• **Task details**
Copy out each line that mentions the word "part".

• **Records contained in a dataset**
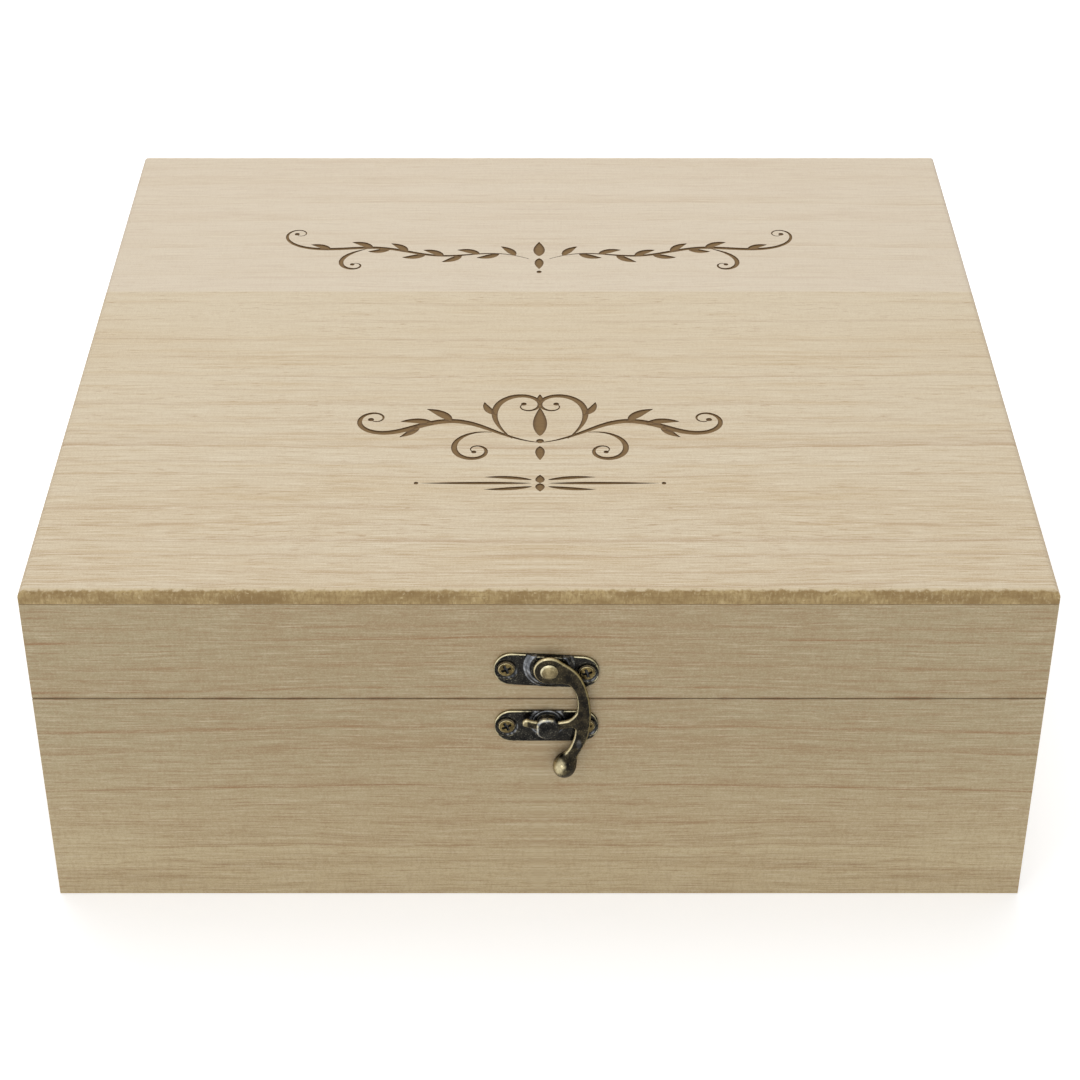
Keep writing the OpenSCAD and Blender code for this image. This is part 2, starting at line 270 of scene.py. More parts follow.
class Effect:
    """A look that several finishes share, kept as one shader node group."""

    title: ClassVar[str]
    takes: ClassVar[Mapping[str, float]]
    gives: ClassVar[Sequence[str]]

    @classmethod
    def wire(cls, w: Wiring, ins: Mapping[str, Socket]) -> dict[str, Socket]:
        """Wire the group's nodes.

        Args:
            w: the group's wiring.
            ins: the group's inputs by name.

        Returns:
            The group's results by name.
        """
        raise NotImplementedError

    @classmethod
    def group(cls) -> bpy.types.NodeTree:
        """Build the group's tree at the first call.

        Returns:
            The tree.
        """
        tree = bpy.data.node_groups.get(cls.title)
        if tree is not None:
            return tree
        tree = bpy.data.node_groups.new(cls.title, "ShaderNodeTree")
        for name, value in cls.takes.items():
            socket = tree.interface.new_socket(name, in_out="INPUT", socket_type="NodeSocketFloat")
            socket.default_value = value
        for name in cls.gives:
            tree.interface.new_socket(name, in_out="OUTPUT", socket_type="NodeSocketFloat")
        source = tree.nodes.new("NodeGroupInput")
        sink = tree.nodes.new("NodeGroupOutput")
        results = cls.wire(Wiring(tree), {name: source.outputs[name] for name in cls.takes})
        for name, socket in results.items():
            tree.links.new(socket, sink.inputs[name])
        return tree

    @classmethod
    def place(cls, w: Wiring, values: Mapping[str, Wired]) -> dict[str, Socket]:
        """Place the group in a material with that material's own values.

        Args:
            w: the material's wiring.
            values: what feeds the group's inputs.

        Returns:
            The group's outputs by name.
        """
        node = w.tree.nodes.new("ShaderNodeGroup")
        node.node_tree = cls.group()
        for name, value in values.items():
            w.put(node.inputs[name], value)
        return {name: node.outputs[name] for name in cls.gives}


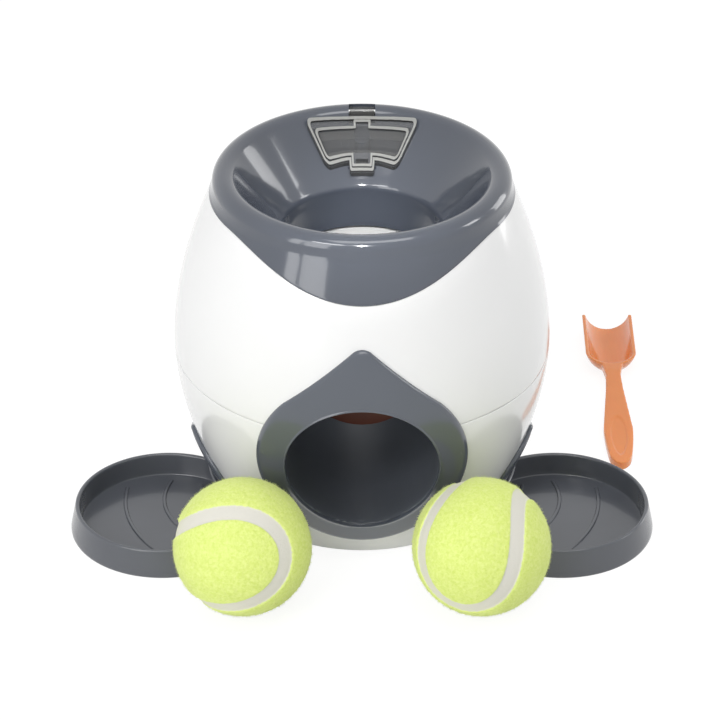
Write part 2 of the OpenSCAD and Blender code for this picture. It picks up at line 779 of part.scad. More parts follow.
module drop_tube() {
    color(white) difference() {
        union() {
            translate([0, 0, tube_joint_z]) cylinder(h = spout_z + 3.2 - tube_joint_z, r = tube_r_out);
            translate([0, 0, tube_joint_z]) cylinder(h = flange_t, r = flange_r);
            for (a = tube_screw_angles)
                at_angle(a, tube_screw_r, tube_joint_z) cylinder(h = tube_boss_h, r = bezel_boss_r);
        }
        translate([0, 0, tube_joint_z - 1]) cylinder(h = far / 10, r = tube_r_in);
        for (a = tube_screw_angles)
            at_angle(a, tube_screw_r, tube_joint_z - 1) cylinder(h = tube_boss_h + 2, r = screw_r + grip_gap);
    }
}

module tube_screws() {
    color(steel) for (a = tube_screw_angles)
        at_angle(a, tube_screw_r, tube_joint_z - flange_t) screw(flange_t + tube_boss_h - tip_gap);
}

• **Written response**
Keep writing the OpenSCAD and Blender code for this image. This is part 2, starting at line 270 of scene.py. More parts follow.
Write part 2 of the OpenSCAD and Blender code for this picture. It picks up at line 779 of part.scad. More parts follow.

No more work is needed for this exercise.